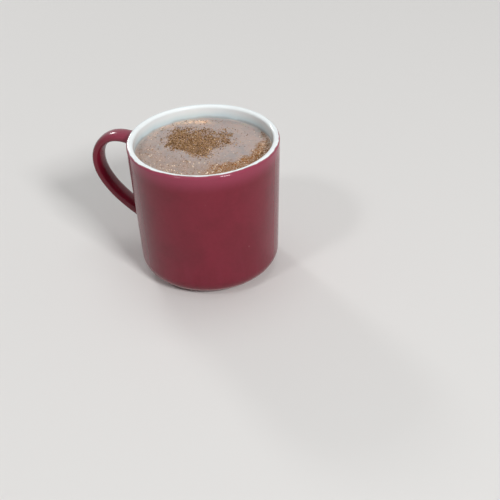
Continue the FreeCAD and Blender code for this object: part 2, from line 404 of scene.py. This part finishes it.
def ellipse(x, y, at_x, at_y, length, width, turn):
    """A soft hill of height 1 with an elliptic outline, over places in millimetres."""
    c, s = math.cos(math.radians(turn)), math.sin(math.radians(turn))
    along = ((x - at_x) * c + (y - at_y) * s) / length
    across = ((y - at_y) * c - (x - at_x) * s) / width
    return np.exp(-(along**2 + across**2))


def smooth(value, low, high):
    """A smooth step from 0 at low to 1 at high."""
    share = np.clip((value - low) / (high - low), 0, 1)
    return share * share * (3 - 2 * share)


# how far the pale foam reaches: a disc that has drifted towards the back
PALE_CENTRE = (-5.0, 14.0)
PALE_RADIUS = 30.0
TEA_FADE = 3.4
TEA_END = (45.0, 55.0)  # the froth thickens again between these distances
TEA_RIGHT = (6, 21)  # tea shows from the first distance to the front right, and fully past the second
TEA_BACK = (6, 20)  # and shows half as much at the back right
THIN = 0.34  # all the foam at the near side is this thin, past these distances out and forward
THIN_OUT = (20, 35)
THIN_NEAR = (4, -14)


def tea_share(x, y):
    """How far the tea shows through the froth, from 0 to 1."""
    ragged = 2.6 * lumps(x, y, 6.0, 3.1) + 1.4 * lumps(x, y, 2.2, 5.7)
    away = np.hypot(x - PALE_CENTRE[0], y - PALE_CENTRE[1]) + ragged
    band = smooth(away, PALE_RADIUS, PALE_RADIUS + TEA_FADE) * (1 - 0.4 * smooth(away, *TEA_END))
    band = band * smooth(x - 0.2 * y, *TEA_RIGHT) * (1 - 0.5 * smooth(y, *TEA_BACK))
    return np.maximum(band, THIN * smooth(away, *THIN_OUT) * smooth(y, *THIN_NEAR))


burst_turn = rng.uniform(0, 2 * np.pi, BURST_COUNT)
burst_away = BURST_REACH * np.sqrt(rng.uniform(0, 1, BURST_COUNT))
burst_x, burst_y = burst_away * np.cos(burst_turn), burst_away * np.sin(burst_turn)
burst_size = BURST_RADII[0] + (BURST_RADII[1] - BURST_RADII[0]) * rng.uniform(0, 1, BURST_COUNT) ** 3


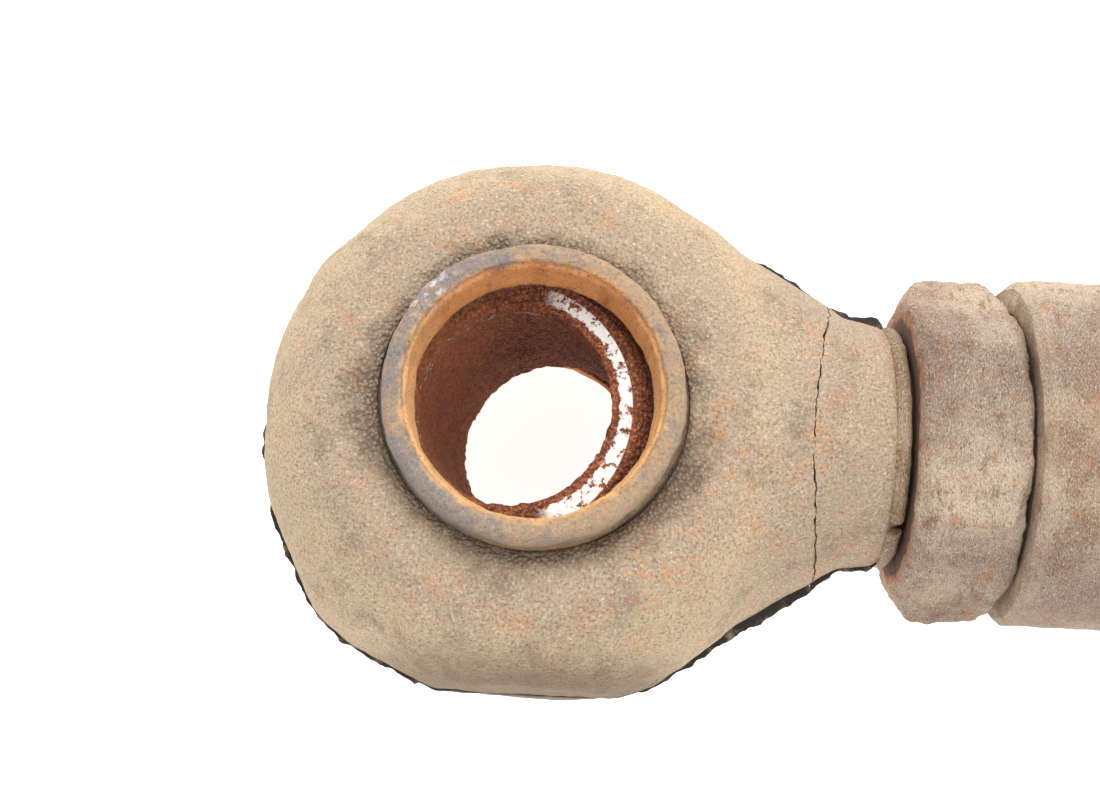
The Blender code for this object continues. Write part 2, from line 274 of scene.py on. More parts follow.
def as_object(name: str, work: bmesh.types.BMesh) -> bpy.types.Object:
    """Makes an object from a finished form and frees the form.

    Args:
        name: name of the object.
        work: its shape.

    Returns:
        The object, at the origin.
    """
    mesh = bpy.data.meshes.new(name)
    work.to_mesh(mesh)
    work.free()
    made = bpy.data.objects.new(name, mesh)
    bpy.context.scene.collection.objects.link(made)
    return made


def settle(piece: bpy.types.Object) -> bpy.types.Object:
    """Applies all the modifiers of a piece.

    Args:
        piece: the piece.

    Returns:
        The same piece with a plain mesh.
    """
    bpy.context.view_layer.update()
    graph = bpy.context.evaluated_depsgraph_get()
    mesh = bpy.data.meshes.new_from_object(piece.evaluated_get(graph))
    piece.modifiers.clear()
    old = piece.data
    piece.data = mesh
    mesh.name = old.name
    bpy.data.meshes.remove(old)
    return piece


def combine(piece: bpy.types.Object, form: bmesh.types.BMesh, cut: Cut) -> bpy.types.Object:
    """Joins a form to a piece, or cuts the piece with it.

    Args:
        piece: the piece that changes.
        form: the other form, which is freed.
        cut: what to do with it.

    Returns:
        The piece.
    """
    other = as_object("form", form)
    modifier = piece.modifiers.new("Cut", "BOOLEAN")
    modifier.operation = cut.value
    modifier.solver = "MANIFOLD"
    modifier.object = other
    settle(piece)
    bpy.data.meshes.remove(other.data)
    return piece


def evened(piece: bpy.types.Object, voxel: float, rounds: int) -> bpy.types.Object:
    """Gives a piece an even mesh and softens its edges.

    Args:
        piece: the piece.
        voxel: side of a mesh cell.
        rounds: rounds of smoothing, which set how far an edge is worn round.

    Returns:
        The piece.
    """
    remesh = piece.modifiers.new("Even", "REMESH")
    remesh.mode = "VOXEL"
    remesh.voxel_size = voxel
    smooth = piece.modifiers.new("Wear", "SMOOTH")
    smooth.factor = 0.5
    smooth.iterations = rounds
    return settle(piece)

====

▶ **Description of the task**:
Write out only the lines that run from the line containing "The Blender code" through the line containing "frees the form.", both included, exactly as they appear above.

▶ **Reply to the task**:
The Blender code for this object continues. Write part 2, from line 274 of scene.py on. More parts follow.
def as_object(name: str, work: bmesh.types.BMesh) -> bpy.types.Object:
    """Makes an object from a finished form and frees the form.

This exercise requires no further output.